Logarithmic equations are mathematical sentences that involve logarithms. Here, the idea is to solve for a variable or validate the given equation by converting it back to its exponential form. The logarithm, denoted in various bases such as base 10 (common log) or base \(e\) (natural log), tells us the power to which the base must be raised to obtain a certain number. For example, in a logarithmic equation like \(\log_{b}(x) = y\), if the base \(b\) raised to the power \(y\) results in \(x\), then the equation holds true. Logarithmic equations are extensively used to simplify calculations involving exponential growth or decay, making them crucial in fields like science and engineering.

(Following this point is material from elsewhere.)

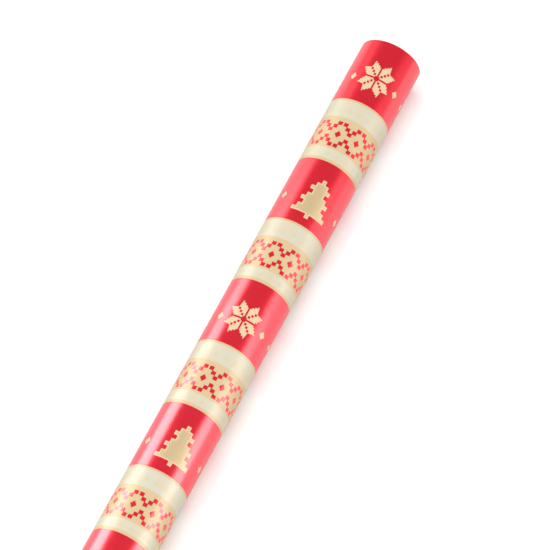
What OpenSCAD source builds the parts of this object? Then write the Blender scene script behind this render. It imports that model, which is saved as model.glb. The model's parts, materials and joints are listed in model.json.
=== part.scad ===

Natural logarithms are a special type of logarithms where the base is the mathematical constant \(e\), approximately equal to 2.71828. They are written as \(\ln(x)\) instead of \(\log_{e}(x)\). Natural logarithms are particularly useful in calculus and complex exponential function analysis, where the derivative of \(\ln(x)\) is simply \(1/x\). This property makes them integral to solving equations involving growth processes such as population dynamics and radioactive decay.

• Natural logarithms simplify many mathematical models.
• The base \(e\) is unique because of its continuous growth rate.
• It simplifies integration and differentiation in calculus.

Converting between forms, specifically switching from a logarithmic equation to an exponential form, is a fundamental skill. It involves using the relationship \(\log_{b}(x) = y\) to reformulate as \(b^{y} = x\). For instance, if we have \(\log_{e} \frac{1}{e^{2}} = -2\), this converts to the exponential form \(e^{-2} = \frac{1}{e^{2}}\). This transformation is essential since exponential equations are often easier to solve or interpret, especially when checking the validity of solutions.

• Identify the base and the result from the logarithm.
• Apply the conversion formula precisely.
• Verify by reconnecting exponential results with the original logarithmic idea.

Exponential form of equations presents them as powers of a common base. When a logarithmic equation is given, converting it to an exponential form can offer clarity. For instance, the problem \(\log_{e}(x) = y\) becomes \(e^{y} = x\), making the relationship between the base, power, and result clear and straightforward to work with. This is particularly useful in visualizing growth, as exponential equations depict how quantities change multiplicatively.

• Easier to manipulate algebraically compared to logarithms.
• Useful in real-world applications such as interest calculations and population models.
• Helps confirm the correctness of computations made from logarithmic forms.